Of course covered on Slashdot:
 > http://slashdot.org/article.pl?sid=03/01/05/2025254
This post sums things up:
The parent +5 post is flat out wrong. This is not about
persistant connections, which is a high-level HTTP feature
that keeps a connection open so that the browser can send
more requests. This is about a low-level TCP hack that IE
uses to get a small speed boost on IIS servers, while
breaking TCP standards compliance.
If I read the article correctly, instead of creating a new
TCP connection and then sending a request, IE sends the
request immediately without bothering to finish the TCP
handshake. Microsoft IIS web servers deal with it
automatically, and it is faster because it saves a
round-trip wait for the ACK and the following requset.

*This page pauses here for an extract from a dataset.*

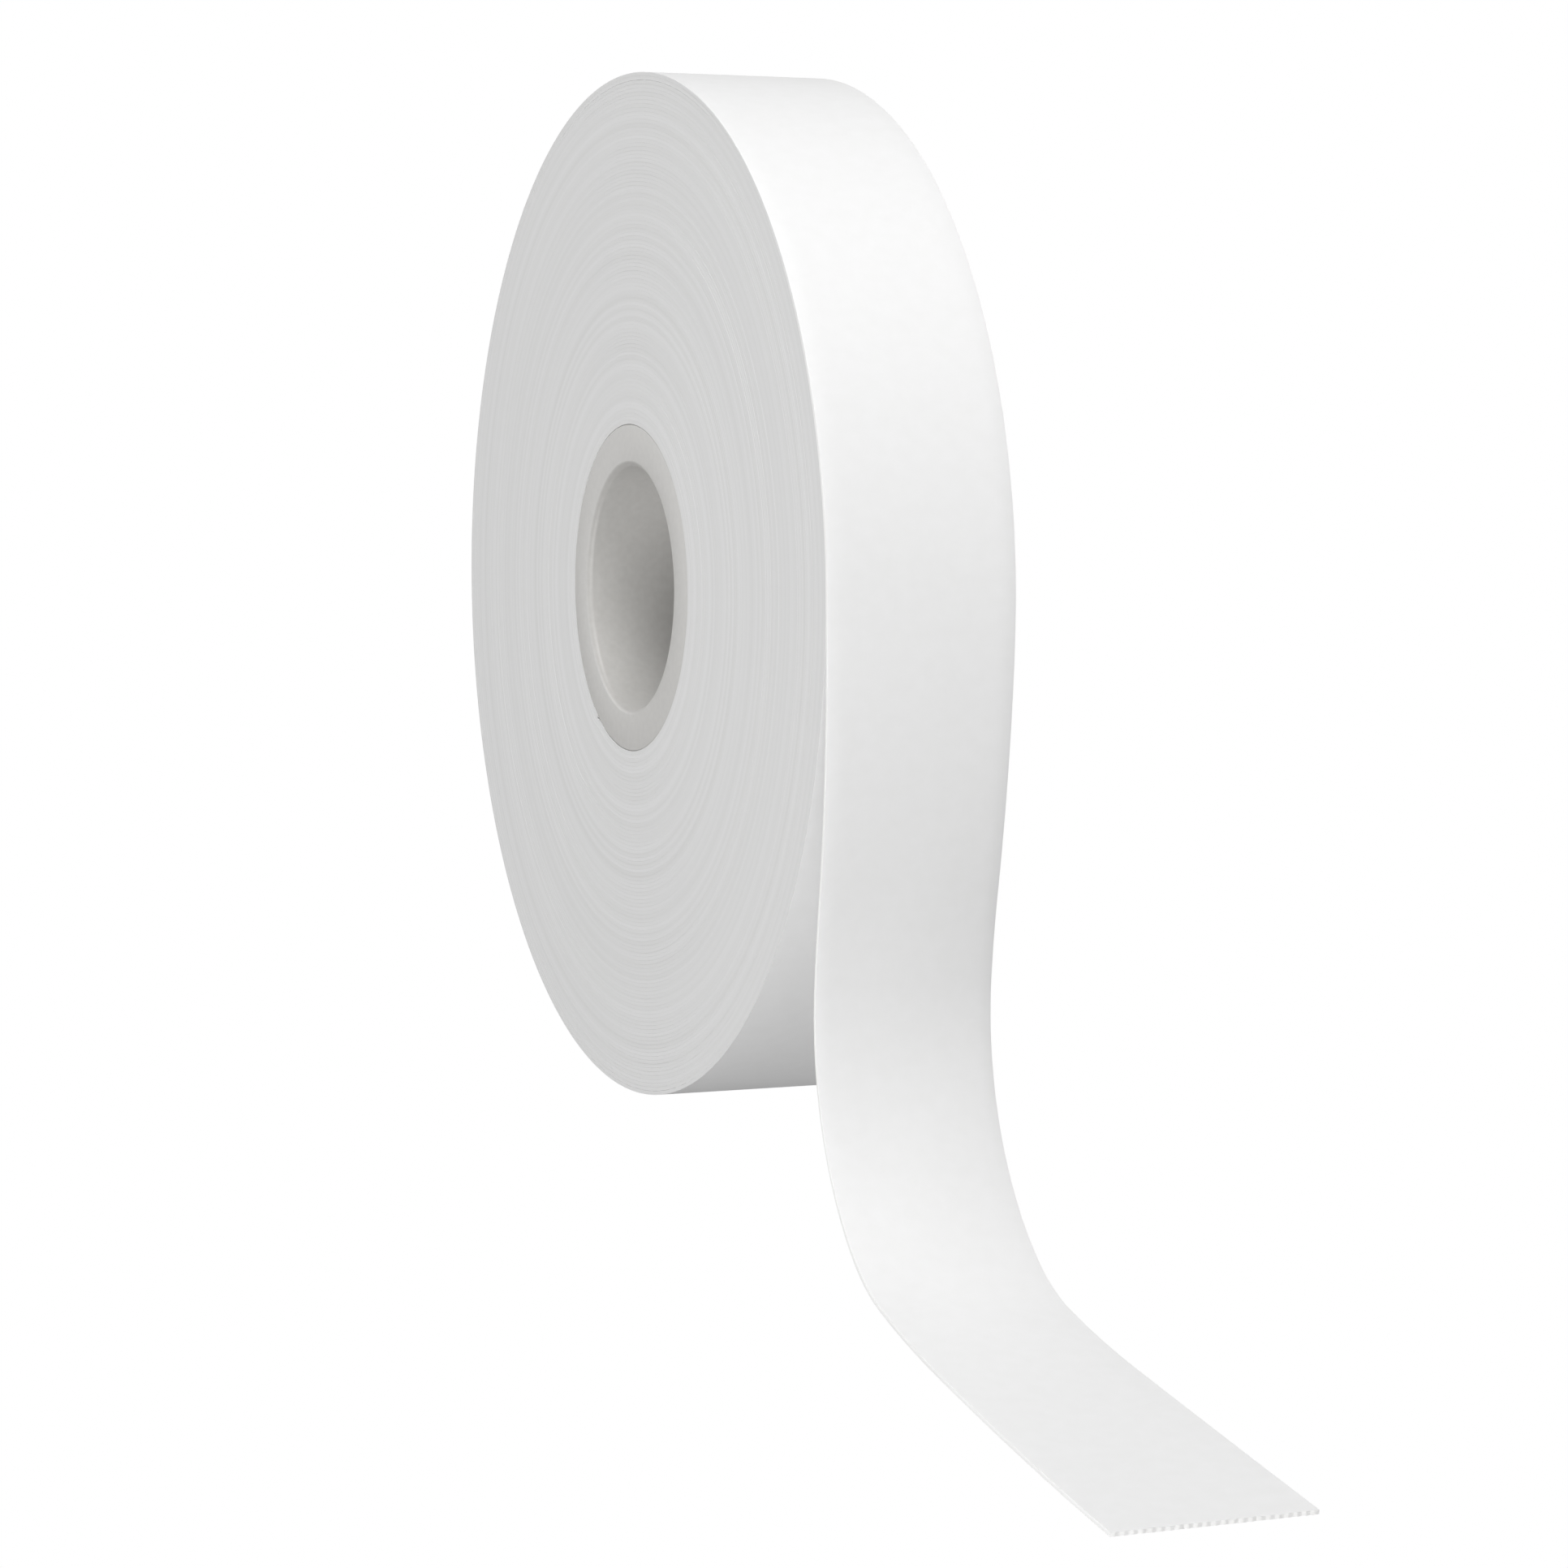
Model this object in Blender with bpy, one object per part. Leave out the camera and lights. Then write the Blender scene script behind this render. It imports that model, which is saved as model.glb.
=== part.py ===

The down side is that non-IIS servers have no clue what this
incoming packet is. It must be invalid because it is not a
SYN. So it gets thrown away, and the server might or might
not reset the connection. If a non-IIS server resets the
connection, IE goes with a standard TCP handshake and has
wasted only the round trip time for the request packet and
the RST. But if the server swallows the invalid packet and
does not send a RST, then Internet Explorer will just sit
around for a few seconds until it times out and falls back
to a standard TCP conection.
The summary is that IE is breaking the TCP protocol for a
small speed boost when connecting to IIS servers. It results
in a small speed penalty when connecting to most non-IIS
servers. When connecting to non-IIS servers that do not
reset the connetion, it results in a very noticable delay.
It could also be a potential security risk, because if this
is true, then it makes it very easy to IP-spoof a HTTP
request against IIS (since the request is a self-contained
packet instead of a long connection sequence).